Some Support for the Idea of Just Pleading Open.
BLOG BULLETS:
- A recent article by Alan Ellis suggests pleading open may be a better way to go in some cases.
- A study described in the article showed sentences were actually lower with open pleas in some types of cases, like fraud, though they were higher in other types of cases, like tax cases.
- So you should keep the open plea option in mind, especially with the less flexible plea bargaining policies of this new DOJ and new “not my president.”
NOW THE BLOG:
Way back early in the history of this blog, I put up a post suggesting we not just kneejerk sign plea agreements in every case in which our client wants to plead guilty, but consider entering open pleas, to avoid giving up the things they make us give up in plea agreements. (See “Why Do We Sign Plea Agreements? Or Who Needs the Government Anyway?” in the August 2012 link at the right.) This idea was brought back to my mind a few months back when I got a Law Offices of Alan Ellis e-mail with several articles his office had put out, including one titled, “Plea Bargained vs. Open Pleas: What the Data Reveal.” The article is published in the March 2017 issue of the “Westlaw Journal” and can be found on Westlaw at 2017 WL 1039456. For those of you without the Westlaw access, I’d also be glad to forward you the e-mail I got which contains the article. But I thought I’d share some of what I found interesting in the article.
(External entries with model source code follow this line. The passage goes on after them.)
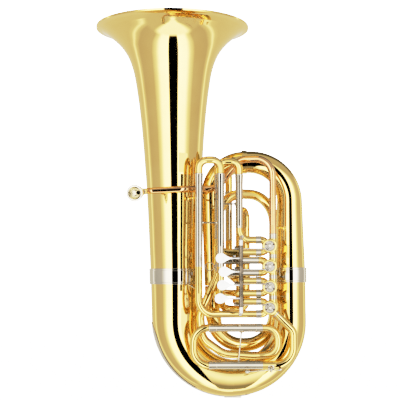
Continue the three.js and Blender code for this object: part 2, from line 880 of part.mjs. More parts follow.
const AXLE_R = 2.2;
const AXLE_HOLE_R = 2.55; // bore of the hubs and bosses on the axle
const AXLE_BOTTOM_Z = 229;
const AXLE_TOP_Z = 420;
const HUB_R = 5.4;
const ARM_R = 2.3; // at the hub
const ARM_END_R = 1.8;
const CRANK_R = 2;
const CRANK_RISE = 4.4; // of the crank over its rod
const JOINT_PIN_R = 1.6;
const ROD_R = 1.5;
const SOCKET_R = 3.9;
const EYE_R = 5;
const EYE_HOLE_R = 3.2;
const BOSS_HALF = 5;
const SHANK_R = 3;
const FOOT_R = 6;
const ARM_LEAN = 16; // degrees that the arms stand forward of the axle plane
// Height of each lever's arm, distance of its paddle in X, and the ends of its hub.
const LEVERS = [
  { arm: 371.7, paddleX: 61.4, hub: [368, 404] },
  { arm: 337, paddleX: 69.2, hub: [333, 350] },
  { arm: 302.7, paddleX: 65.3, hub: [299, 312] },
  { arm: 268.5, paddleX: 58.8, hub: [247, 272] },
];
const PADDLE_LENGTH = 44;
const PADDLE_WIDTH = 26;
const PADDLE_THICKNESS = 2.4;
const PADDLE_POINTS = 12;

const rodZ = (number) => valveZ(number) + (number <= 2 ? -1 : 1) * (PIN_REACH + ROD_SAG);

// A drop-shaped plate, narrower towards the arm, lying along +X with its face towards -Y.
function paddleShape() {
  const points = [];
  for (let k = 0; k < PADDLE_POINTS; k++) {
    const angle = (2 * Math.PI * k) / PADDLE_POINTS;
    const narrowing = 1 + 0.28 * Math.cos(angle);
    const x = (PADDLE_LENGTH / 2) * Math.cos(angle);
    points.push(new THREE.Vector2(x, (PADDLE_WIDTH / 2) * Math.sin(angle) * narrowing));
  }
  const options = { depth: PADDLE_THICKNESS, bevelEnabled: false };
  const geometry = new THREE.ExtrudeGeometry(new THREE.Shape(points), options);
  geometry.translate(0, 0, -PADDLE_THICKNESS / 2);
  geometry.rotateX(Math.PI / 2);
  return geometry;
}

function makeLever(number) {
  const { arm, paddleX, hub } = LEVERS[number - 1];
  const lean = THREE.MathUtils.degToRad(ARM_LEAN);
  const reach = (LEVER_X - paddleX) / Math.cos(lean);
  const axis = (z) => v3(LEVER_X, LEVER_Y, z);
  const paddle = paddleShape();
  paddle.translate(reach, 0, 0);
  paddle.rotateZ(Math.PI + lean);
  paddle.translate(LEVER_X, LEVER_Y, arm);
  const armLength = reach - 8; // it ends under the paddle
  const armEnd = axis(arm);
  armEnd.x -= armLength * Math.cos(lean);
  armEnd.y -= armLength * Math.sin(lean);
  const z = rodZ(number);
  const crankZ = z + CRANK_RISE;
  const pinAt = (height) => v3(LEVER_X + CRANK[0], ROD_Y, height);
  const lever = unite(
    bar(axis(hub[0]), axis(hub[1]), HUB_R),
    bar(axis(arm), armEnd, ARM_R, 6, ARM_END_R),
    solid(paddle),
    bar(axis(crankZ), pinAt(crankZ), CRANK_R, 6),
    bar(pinAt(z - 3.4), pinAt(crankZ + 1.1), JOINT_PIN_R, 6),
  );
  const hole = bar(axis(hub[0] - 1), axis(hub[1] + 1), AXLE_HOLE_R);
  add("lever_" + number, cut(lever, hole), NICKEL);
}

function makeRod(number) {
  const z = rodZ(number);
  const from = v3(LEVER_X + CRANK[0], ROD_Y, z);
  const to = v3(VALVE_X - PIN_REACH, ROD_Y, z);
  const eye = (half, radius) => bar(v3(to.x, ROD_Y - half, z), v3(to.x, ROD_Y + half, z), radius);
  const socket = (half, radius) =>
    bar(v3(from.x, ROD_Y, z - half), v3(from.x, ROD_Y, z + half), radius);
  const rod = unite(bar(from, to, ROD_R, 6), eye(1.3, EYE_R), socket(2, SOCKET_R));
  const holes = [eye(3, EYE_HOLE_R), socket(4, JOINT_PIN_R + 0.4)];
  add("linkage_rod_" + number, cut(rod, ...holes), STEEL);
}

// A post carries one end of the lever axle: a bored boss and a shank to the nearest tube.
function makePost(name, z, foot) {
  const centre = v3(LEVER_X, LEVER_Y, z);
  const upright = (half, radius) =>
    bar(v3(LEVER_X, LEVER_Y, z - half), v3(LEVER_X, LEVER_Y, z + half), radius);
  const boss = upright(BOSS_HALF, HUB_R);
  const hole = upright(BOSS_HALF + 1, AXLE_HOLE_R);
  const base = foot.clone().lerp(centre, 0.05);
  const post = unite(boss, bar(centre, foot, SHANK_R), bar(base, foot, FOOT_R, 12));
  add(name, cut(post, hole), NICKEL);
}

function makeLeverRack() {
  makePost("lever_post_upper", 412, v3(110, -89, 428));
  makePost("lever_post_lower", 238, v3(106, -92.6, 228));
  const bottom = v3(LEVER_X, LEVER_Y, AXLE_BOTTOM_Z);
  const top = v3(LEVER_X, LEVER_Y, AXLE_TOP_Z);
  const pin = bar(bottom, top, AXLE_R);
  const heads = [AXLE_BOTTOM_Z, AXLE_TOP_Z].map((z) =>
    bar(v3(LEVER_X, LEVER_Y, z - 1.5), v3(LEVER_X, LEVER_Y, z + 1.5), 3.6),
  );
  add("lever_axle", unite(pin, ...heads), STEEL);
}

// ---- Water key and braces ------------------------------------------------------------------------

const KEY_TILT = 40; // degrees round the tube, from its front towards its underside
const KEY_PIVOT_X = 186;
const KEY_PIVOT_Y = -16; // from the tube's axis
const KEY_ARM_R = 1.6;

// Both pieces are drawn in front of the lower tube, about its axis, and turned with their group.
function makeWaterKey() {
  const tilted = new THREE.Group();
  tilted.position.set(0, VALVE_Y, TUNING_LOW_Z);
  tilted.rotation.x = THREE.MathUtils.degToRad(KEY_TILT);
  tuba.add(tilted);
  const pivot = (z) => v3(KEY_PIVOT_X, KEY_PIVOT_Y, z);
  const [corkX, padX] = [210, 124];
  const key = unite(
    bar(pivot(-5.5), pivot(5.5), 2.9),
    bar(pivot(0), v3(corkX + 2, -16.6, 0), KEY_ARM_R, 6),
    bar(v3(corkX, -17.6, 0), v3(corkX, -11.8, 0), 4, 10),
    bar(pivot(0), v3(padX + 4, -24, 0), KEY_ARM_R, 6),
    bar(v3(padX, -25.4, 0), v3(padX, -23.4, 0), 6.5, 10),
  );
  const holed = cut(key, bar(pivot(-7), pivot(7), 1.5, 12));
  tilted.add(namedMesh("water_key", holed, NICKEL));
  const lug = (z) => block(KEY_PIVOT_X - 3, KEY_PIVOT_X + 3, KEY_PIVOT_Y - 2.5, -11.8, z, z + 2);
  const saddle = unite(
    block(KEY_PIVOT_X - 5, KEY_PIVOT_X + 5, -12.6, -11.2, -8, 8),
    lug(-8),
    lug(6),
    bar(pivot(-8.8), pivot(8.8), 1.2, 12),
  );
  tilted.add(namedMesh("water_key_saddle", saddle, NICKEL));
}

function makeBrace(name, from, fromRadius, to, toRadius) {
  const axis = to.clone().sub(from).normalize();
  const start = from.clone().addScaledVector(axis, fromRadius + 0.8);
  const length = to.distanceTo(from) - fromRadius - toRadius - 1.6;
  const profile = [
    [0, 0],
    [7, 0],
    [6, 1.6],
    [2.6, 3],
    [2.6, length - 3],
    [5, length - 1.4],
    [5.5, length],
    [0, length],
  ];
  add(name, turned(profile, start, axis, 10), BRASS);
}

function makeBraces() {
  const leg = (z) => v3(SLIDE_4.left, SLIDE_4.y, z);
  const bell = (z) => v3(bellAxisX(z), 0, z);
  makeBrace("bell_brace", bell(533), lookUp(FLARE, 533), leg(533), TUBE_R);
  const pipeSide = v3(KNUCKLE_X, VALVE_Y, 455);
  makeBrace("leadpipe_brace", v3(RIGHT_X, 0, 455), 38.4, pipeSide, 10);
}

makeBell();
makeBottomBow();
makeOuterBranch();
makeInnerBranches();
makeTuningLoop();
makeMouthpiece();
makeLeadpipe();
makeSlideOne();
makeSlideTwo();
makeSlideThree();
makeSlideFour();
for (let number = 1; number <= 4; number++) {
  makeCasing(number);
  makeRotor(number);
  makePlates(number);
  makeLever(number);
  makeRod(number);
}
makeLeverRack();
makeWaterKey();
makeBraces();

export default tuba;
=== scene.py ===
"""The looks of a four-valve rotary tuba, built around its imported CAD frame.

Every tube is rebuilt from its own CAD node: its rings are read back, the bends between them are made
round again, and fittings are placed by distance along those tubes. Points, paths and the radii of
tubes and wires are in metres; profiles and the sizes of small parts are in millimetres.
"""

import json
import math

import bmesh
import bpy
from mathutils import Matrix, Quaternion, Vector


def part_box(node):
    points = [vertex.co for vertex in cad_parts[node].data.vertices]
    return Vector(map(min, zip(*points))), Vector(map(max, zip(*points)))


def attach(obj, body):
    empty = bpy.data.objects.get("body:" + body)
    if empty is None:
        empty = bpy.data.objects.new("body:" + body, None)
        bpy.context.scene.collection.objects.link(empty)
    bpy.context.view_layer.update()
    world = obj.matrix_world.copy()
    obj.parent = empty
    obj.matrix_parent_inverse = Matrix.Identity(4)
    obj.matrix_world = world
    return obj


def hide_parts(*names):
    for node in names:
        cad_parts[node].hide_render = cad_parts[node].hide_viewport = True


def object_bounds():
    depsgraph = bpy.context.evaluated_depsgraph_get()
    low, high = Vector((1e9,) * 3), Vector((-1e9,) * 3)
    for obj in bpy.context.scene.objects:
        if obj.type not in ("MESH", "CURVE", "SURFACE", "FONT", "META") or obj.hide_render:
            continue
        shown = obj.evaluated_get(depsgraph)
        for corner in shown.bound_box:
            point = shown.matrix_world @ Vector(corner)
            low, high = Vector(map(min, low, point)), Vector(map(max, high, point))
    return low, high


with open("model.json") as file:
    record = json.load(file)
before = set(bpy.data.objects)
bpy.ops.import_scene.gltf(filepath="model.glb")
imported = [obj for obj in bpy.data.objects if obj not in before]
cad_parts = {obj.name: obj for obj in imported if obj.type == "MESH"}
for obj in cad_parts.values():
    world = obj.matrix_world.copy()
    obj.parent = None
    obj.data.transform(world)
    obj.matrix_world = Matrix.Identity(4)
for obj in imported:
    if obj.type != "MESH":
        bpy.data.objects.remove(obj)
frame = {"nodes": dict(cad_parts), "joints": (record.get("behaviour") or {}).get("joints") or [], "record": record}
cad_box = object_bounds()
record = frame["record"]
joints = {joint["name"]: joint for joint in frame["joints"]}
node_body = {node: body for body, nodes in record["behaviour"]["bodies"].items() for node in nodes}
paths = {}  # every rebuilt tube, by its CAD node

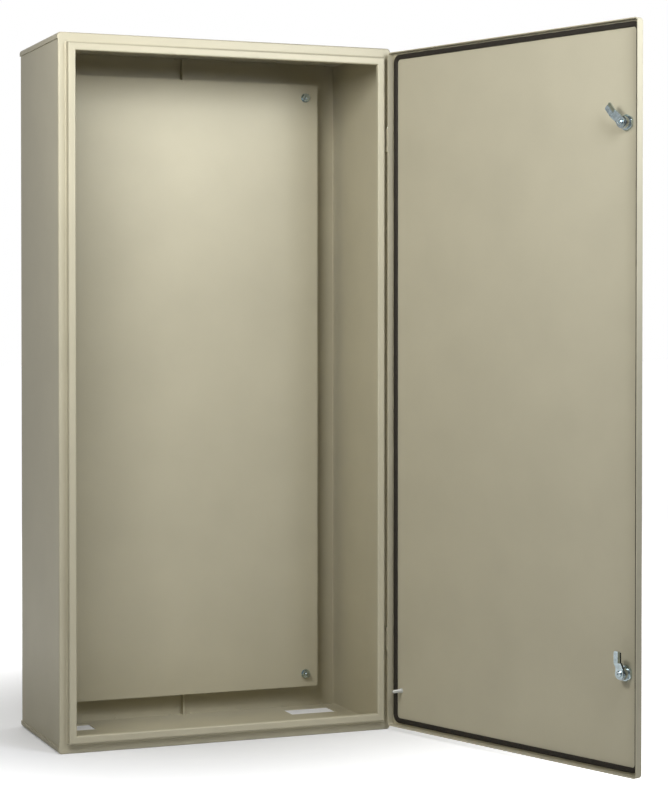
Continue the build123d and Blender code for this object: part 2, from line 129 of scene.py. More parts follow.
# Studio: the floor turns white between two distances from the origin, which is 0.6 m above it
WHITE = (1.0, 1.0, 1.0)
COOL = (0.95, 0.99, 1.08)
FLOOR_SIZE = 60.0
FLOOR_GREY = (0.72, 0.72, 0.72)
FADE_START = 0.6
FADE_END = 1.05
LAMP_AIM = (0.1, -0.3, 0.15)
SOFTBOX_SIZE = (0.6, 0.4)
GLOW_SIZE = (0.8, 0.5)
FRONT_LAMP_SIZE = (1.0, 1.0)
BACK_LAMP_SIZE = (2.0, 2.0)

# The photograph's camera, solved from points of the object
CAMERA_PLACE = (-1.17433, -3.67419, 0.11937)
CAMERA_VIEW = (0.37225, 0.92800, -0.01578)
CAMERA_SENSOR = 36.0
CAMERA_LENS = 94.77
CAMERA_SHIFT = -0.05595
CAMERA_REACH = 100.0

COATED = (
    "left_shell",
    "right_shell",
    "top_cap",
    "bottom_cap",
    "mounting_plate",
    "door_panel",
    "upper_hinge_base",
    "lower_hinge_base",
    "upper_hinge_leaf",
    "lower_hinge_leaf",
)
ZINC = (
    "plate_spacers",
    "plate_washers",
    "plate_nuts",
    "body_earth_nut",
    "upper_hinge_pin",
    "lower_hinge_pin",
    "upper_lock_nut",
    "lower_lock_nut",
    "upper_cam",
    "lower_cam",
)
CAST = (
    "upper_lock_housing",
    "lower_lock_housing",
    "upper_lock_spindle",
    "lower_lock_spindle",
)
SEALS = ("upper_lock_seal", "lower_lock_seal")


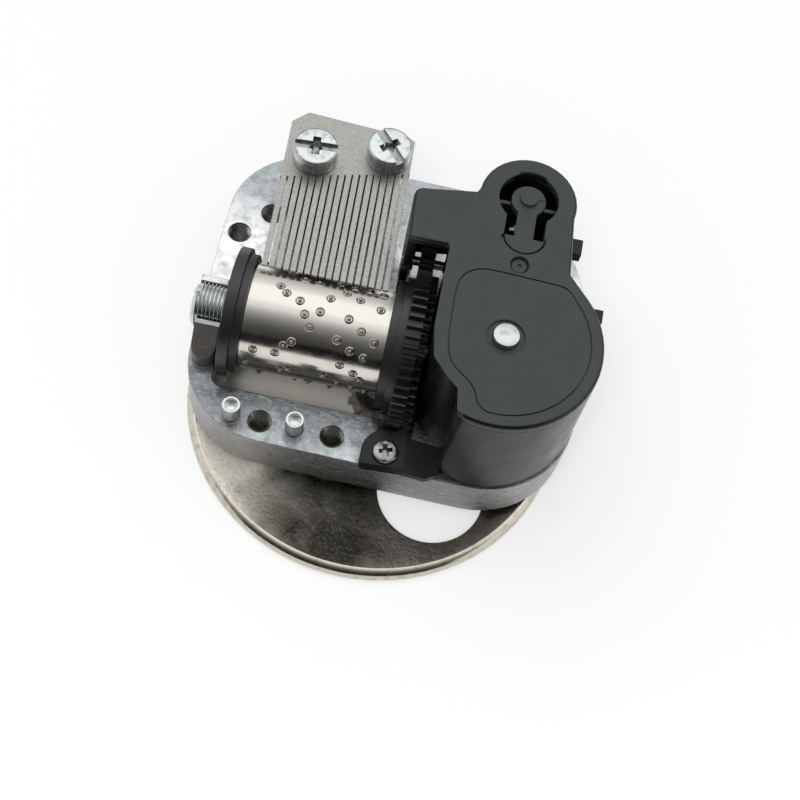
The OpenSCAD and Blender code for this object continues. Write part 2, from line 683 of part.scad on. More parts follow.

First, the bottom line conclusion, appearing at the beginning of the article (which I guess means it isn’t really the “bottom” line), is: “The results [of an expert analysis of raw sentencing data published by the Sentencing Commission] are rather surprising, and we suggest there are increasing strategic reasons for defendants to consider pleading open.” The article then notes the disadvantages of signing a plea agreement, some of which I noted in my post back in 2012. Those include (1) complete or partial waiver of the right to appeal which many plea agreements require; (2) in some districts, waiver of the right to request a future sentence reduction based on retroactive guideline amendments; and (3) waiver of the right to litigate whatever guidelines factors the plea agreement requires the defendant to agree to – and, in some instances, waiver of the right to argue for departures and/or variances.
The article does recognize that pleading open means there’s no agreed-upon sentencing calculation to provide protection on the upside and there won’t be dismissal of any charges. (Query, however, whether the government will always go to trial on the remaining charges if a defendant pleads guilty to some.) Still, the article notes, multiple counts often get grouped together, and, related to this point, dismissal of counts is often meaningless because the underlying conduct will get considered as relevant conduct anyway.
The article then goes on to discuss what the statistics show about sentences in open plea cases, which were a “rather surprisingly high” one-fourth of cases, compared to sentences in plea agreement cases. The article summarized what the statistics show as follows:
[T]here has been an overall trend since Booker of defendants increasingly entering into open pleas (although the rate varies by offense type).
What is particularly interesting is that, overall, those who pleaded open (and thereby preserved their right to challenge all relevant conduct in terms of sentencing factors) have received lower sentences on average.
In fact, the trend has been that open pleas result in increasingly lower average sentences while pleas under agreements result in increasingly higher sentences.
The article did acknowledge this varied by offense type, giving the two examples of fraud cases – in which there has been a consistent trend of increasingly lower sentences in open plea cases – and tax cases – in which the trend has been the opposite.
The article then concludes with the following common sense observation:
[A]t least in some cases, pleading open can be advantageous, at least statistically speaking. This will come down to how successful plea negotiations are with the government and the merits of any challenges to relevant conduct or appellate issues.
So don’t forget to keep the open plea option in mind. An open plea does give up something in terms of certainty, but sometimes the certainty it gives up is a bad certainty more than good certainty. And that’s all the more likely given the new DOJ policies discussed in another post a couple of months back (see “Those Were the Days. . . . Still, There Might Be a Bone They’re Throwing Us . . .” in the July 2017 link at the right).